His assault charges were due to be heard in the Magistrates Court that same month but, after Ms Powell's death, the matter was never heard.
Queanbeyan police officers eventually interviewed Rosewarne more than eight months later, but only because he was already in custody for another matter.
In her findings, the coroner, Harriet Grahame, found the police interview had been botched.
"[The interview] occurred in an ad hoc manner, without preparation, when [Rosewarne] had been using drugs, and was facing considerable jail time for unrelated offences," Magistrate Grahame said.
The lack of a timely interview meant "no immediate or detailed account was taken from the only person who had been with Charli in the period just prior to her death".
Rosewarne was later sentenced in 2021 to 10 years in prison in the ACT for aggravated burglary, theft, arson and assaulting a police officer.
Queanbeyan lawyer Michael Bartlett, who represented Ms Powell's mother at the inquest, raised his serious concerns about the police investigation.
"When I was young I was a policeman and, when a 17-year-old girl dies, it's serious," Mr Bartlett said.

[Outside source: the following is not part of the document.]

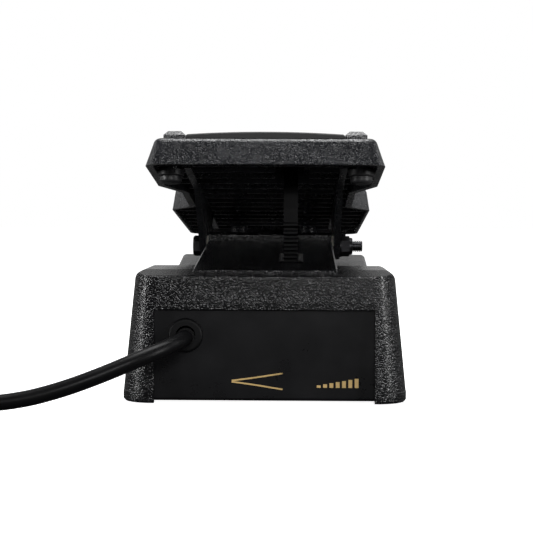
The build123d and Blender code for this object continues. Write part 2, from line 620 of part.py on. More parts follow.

"But from what I can work out from the brief of evidence, this matter was written off as a suicide before the police even arrived.
"All [the police] had to do were the basic questions of investigation: 'What? When? Where? Who? How?'
"They didn't even [do] a proper interview with him at the time. He was wanted on a warrant and they released him almost immediately. I mean, you just shake your head."
Mr Bartlett and Ms Moore had hoped the coroner would make an open finding in the inquest.
However, Magistrate Grahame said her finding that the teenager had killed herself relied heavily on a post-mortem examination.
That examination found no evidence of defensive wounds and supported the likelihood that Ms Powell's death was self-inflicted.
"I understand that Charli's family will be disappointed, and possibly angered, by [the finding of suicide], and I am sorry to exacerbate the grief they are already suffering," Magistrate Grahame said.
Mr Bartlett and Ms Moore have lamented that their only avenue to have the coroner's findings overturned would be to go to the NSW Supreme Court.
'The beatings were nearly daily'
Ms Moore said over the course of her daughter's two-year relationship with Rosewarne, she had tried to seek help for domestic violence at the Queanbeyan Police Station.
But Ms Moore said she believed her daughter had been dismissed, either due to racism or a failure to take domestic violence complaints seriously.
"There was no knock at my door to say 'this was going on with your daughter'. She was a kid, you know? And where was [the police officer's] duty of care? They never brought her home to me, not once," Ms Moore said.
"It was getting to the point where the beatings were nearly daily."
In her findings, Magistrate Grahame found the weight of evidence suggested Rosewarne had threatened his girlfriend and was physically violent to her.
"In my view, that violence would have been a stressor for her and is likely to have contributed to her state of mind around the time of her death," she said.
"Her death may well have been an impulsive act, but she had been subjected to significant verbal and physical abuse in the months before she took her own life."
Ms Moore said she had been left frustrated by her conversations with police, who left the impression with her that officers blamed women for not leaving violent relationships.
She said she wanted to see laws strengthened to better address domestic violence.
"If there's a death, it should be looked at in a different way. It should be investigated a lot harder than what they have certainly done with Charli," she said.
"Charli wanted to end the relationship. Not end her own life."
NSW Police did not respond to a request for an interview and did not reply to questions from the ABC.